Special issue: Observations and modeling of aerosol and cloud properties...

Atmos. Chem. Phys., 12, 7431–7452, 2012
© Author(s) 2012. This work is distributed under
the Creative Commons Attribution 3.0 License.

Research article 17 Aug 2012

Research article | 17 Aug 2012

Comparison of CALIPSO aerosol optical depth retrievals to AERONET measurements, and a climatology for the lidar ratio of dust

G. L. Schuster1, M. Vaughan1, D. MacDonnell1, W. Su1, D. Winker1, O. Dubovik2, T. Lapyonok2, and C. Trepte1 G. L. Schuster et al.
  • 1NASA Langley Research Center, Hampton, Virginia, USA
  • 2Laboratoire d'Optique Atmosphérique, Université de Lillé 1, CNRS, Villeneuve d'Ascq, France

Abstract.
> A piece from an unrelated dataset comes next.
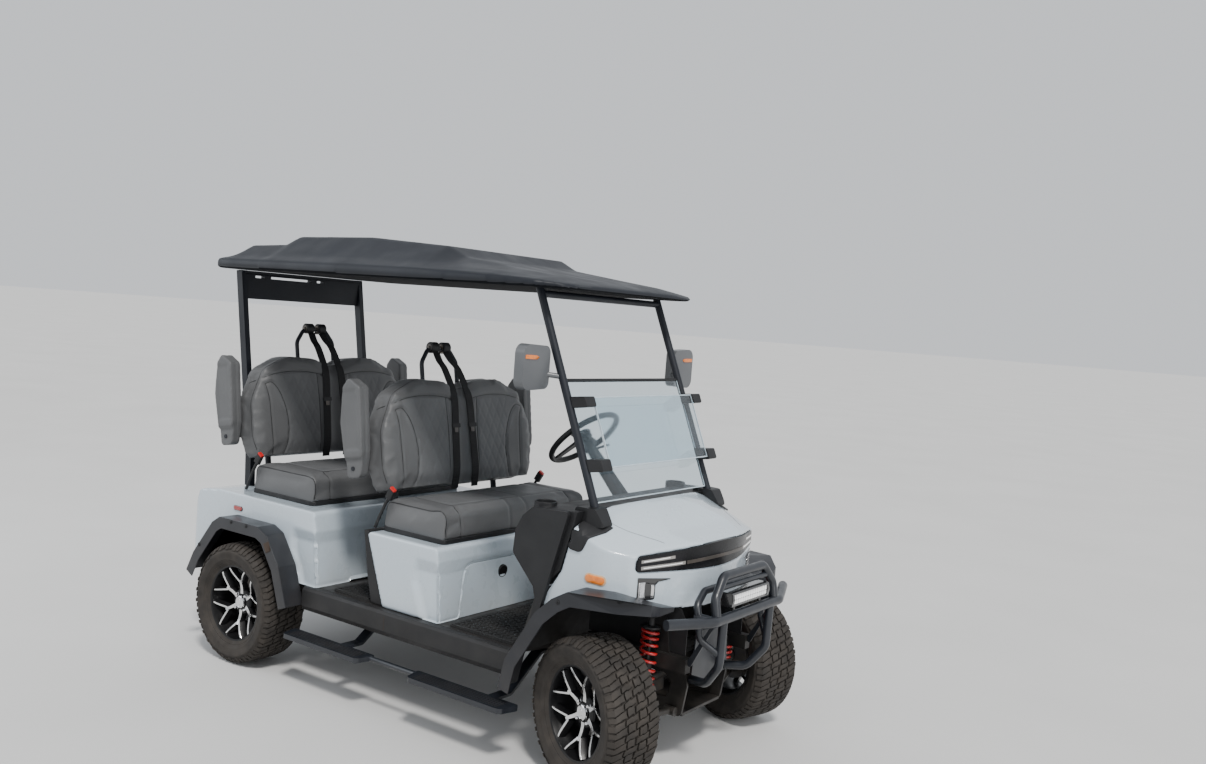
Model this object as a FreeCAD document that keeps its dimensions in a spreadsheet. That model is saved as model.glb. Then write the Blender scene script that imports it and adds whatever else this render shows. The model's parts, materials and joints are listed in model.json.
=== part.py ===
# Four-seat golf cart with forward-facing benches, in millimetres.
# +X points forward, +Y to the left and +Z up. The origin is on the ground, at the middle of the length.
import FreeCAD, Part

import math
import os
import re

from FreeCAD import Placement, Rotation, Vector

# Driving sizes: alias, value, meaning.
SIZES = (
    ("wheelbase", 2082, "front axle to rear axle"),
    ("front_overhang", 352, "front axle to the bumper's front"),
    ("rear_overhang", 560, "rear axle to the roof's rear edge"),
    ("front_track", 1120, "between the middles of the front tyres"),
    ("rear_track", 1210, "between the middles of the rear tyres"),
    ("kingpin_spacing", 1060, "between the steering axes"),
    ("rest_steer", -20, "degrees that the front wheels are turned at rest"),
    ("tyre_radius", 292, "outside the tread"),
    ("tyre_width", 235, "across the side walls"),
    ("tread_width", 200, "across the tread"),
    ("rim_radius", 178, "bead seat of the rim"),
    ("rim_width", 178, "between the rim's beads"),
    ("rim_wall", 6, "barrel of the rim"),
    ("hub_radius", 64, "middle pad of the rim"),
    ("hub_seat", 20, "hub flange outside the middle of the tyre"),
    ("bead_gap", 0.3, "rim to tyre"),
    ("seat_gap", 0.3, "clearance where a piece sits on another"),
    ("running_gap", 0.3, "clearance of a shaft in its bore"),
    ("rail_spacing", 500, "between the middles of the frame rails"),
    ("rail_width", 40, "frame rail"),
    ("rail_height", 60, "frame rail"),
    ("rail_level", 395, "middle of the rail under the floor"),
    ("rail_front_level", 455, "middle of the rail over the front axle"),
    ("rail_rear_level", 470, "middle of the rail over the rear axle"),
    ("rail_bend", 60, "bend radius of the frame rails"),
    ("member_width", 50, "cross members of the frame"),
    ("subframe_width", 330, "front sub-frame over its cheeks"),
    ("subframe_length", 300, "front sub-frame at its keel"),
    ("cheek_thickness", 12, "cheeks and keel of the front sub-frame"),
    ("arm_tube", 26, "suspension arm tube"),
    ("upright_radius", 20, "knuckle at the steering axis"),
    ("ball_radius", 23, "boss at the end of each arm"),
    ("tie_rod_radius", 11, "tie rod and rack"),
    ("steering_arm", 95, "steering axis to the tie rod"),
    ("axle_radius", 36, "rear axle tube"),
    ("floor_thickness", 20, "floor pan"),
    ("floor_width", 1148, "floor pan between the rockers"),
    ("mat_thickness", 8, "floor mats"),
    ("rocker_width", 46, "rocker panel"),
    ("rocker_height", 112, "rocker panel"),
    ("step_height", 244, "top of the side steps"),
    ("step_out", 724, "outer edge of the side steps"),
    ("step_in", 628, "inner edge of the side steps"),
    ("step_thickness", 22, "side step board"),
    ("pod_width", 1160, "front seat pod"),
    ("pod_height", 770, "top of the front seat pod"),
    ("front_seat", 990, "rear axle to the middle of the front seat pod"),
    ("nose_width", 1110, "nose body"),
    ("panel_thickness", 20, "cowl side panels"),
    ("rear_body_width", 1200, "rear body"),
    ("rear_body_height", 800, "rear body at the seat"),
    ("flare_out", 705, "outer face of the flares"),
    ("front_flare_out", 676, "outer face of the front flares"),
    ("flare_width", 56, "band of the flares"),
    ("flare_wall", 5, "skin and lip of the flares"),
    ("cushion_width", 1040, "both seat cushions"),
    ("cushion_height", 140, "both seat cushions"),
    ("back_width", 1080, "both backrests"),
    ("back_height", 545, "both backrests"),
    ("back_thickness", 120, "both backrests"),
    ("back_tilt", 10, "degrees that the backrests lean back"),
    ("seat_plate", 8, "plates under the cushions"),
    ("armrest_width", 62, "armrests"),
    ("armrest_gap", 8, "backrest to armrest"),
    ("pillar_spacing", 892, "front pillars"),
    ("pillar_radius", 17, "front pillars"),
    ("rear_pillar_spacing", 800, "rear pillars"),
    ("rear_pillar_width", 44, "rear pillars"),
    ("pillar_slope", 0.42, "front pillars: back for each mm up"),
    ("roof_level", 1915, "underside of the roof"),
    ("roof_width", 1250, "roof"),
    ("glass_thickness", 6, "windshield panes"),
    ("glass_inset", 61, "folded pane's edge inside the middle of the pillar"),
    ("bumper_tube", 42, "main bumper tube"),
    ("wheel_rim_radius", 180, "steering wheel"),
    ("cup_radius", 40, "cup holder"),
    ("cup_depth", 75, "cup holder"),
)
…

We compared CALIPSO column aerosol optical depths at 0.532 μm to measurements at 147 AERONET sites, synchronized to within 30 min of satellite overpass times during a 3-yr period. We found 677 suitable overpasses, and a CALIPSO bias of −13% relative to AERONET for the entire data set; the corresponding absolute bias is −0.029, and the standard deviation of the mean (SDOM) is 0.014. Consequently, the null hypothesis is rejected at the 97% confidence level, indicating a statistically significant difference between the datasets. However, if we omit CALIPSO columns that contain dust from our analysis, the relative and absolute biases are reduced to −3% and −0.005 with a standard error of 0.016 for 449 overpasses, and the statistical confidence level for the null hypothesis rejection is reduced to 27%. We also analyzed the results according to the six CALIPSO aerosol subtypes and found relative and absolute biases of −29% and −0.1 for atmospheric columns that contain the dust subtype exclusively, but with a relatively high correlation coefficient of R = 0.58; this indicates the possibility that the assumed lidar ratio (40 sr) for the CALIPSO dust retrievals is too low. Hence, we used the AERONET size distributions, refractive indices, percent spheres, and forward optics code for spheres and spheroids to compute a lidar ratio climatology for AERONET sites located in the dust belt. The highest lidar ratios of our analysis occur in the non-Sahel regions of Northern Africa, where the median lidar ratio at 0.532 μm is 55.4 sr for 229 retrievals. Lidar ratios are somewhat lower in the African Sahel (49.7 sr for 929 retrievals), the Middle East (42.6 sr for 489 retrievals), and Kanpur, India (43.8 sr for 67 retrievals). We attribute this regional variability in the lidar ratio to the regional variability of the real refractive index of dust, as these two parameters are highly anti-correlated (correlation coefficients range from −0.51 to −0.85 for the various regions). The AERONET refractive index variability is consistent with the variability of illite concentration in dust across the dust belt.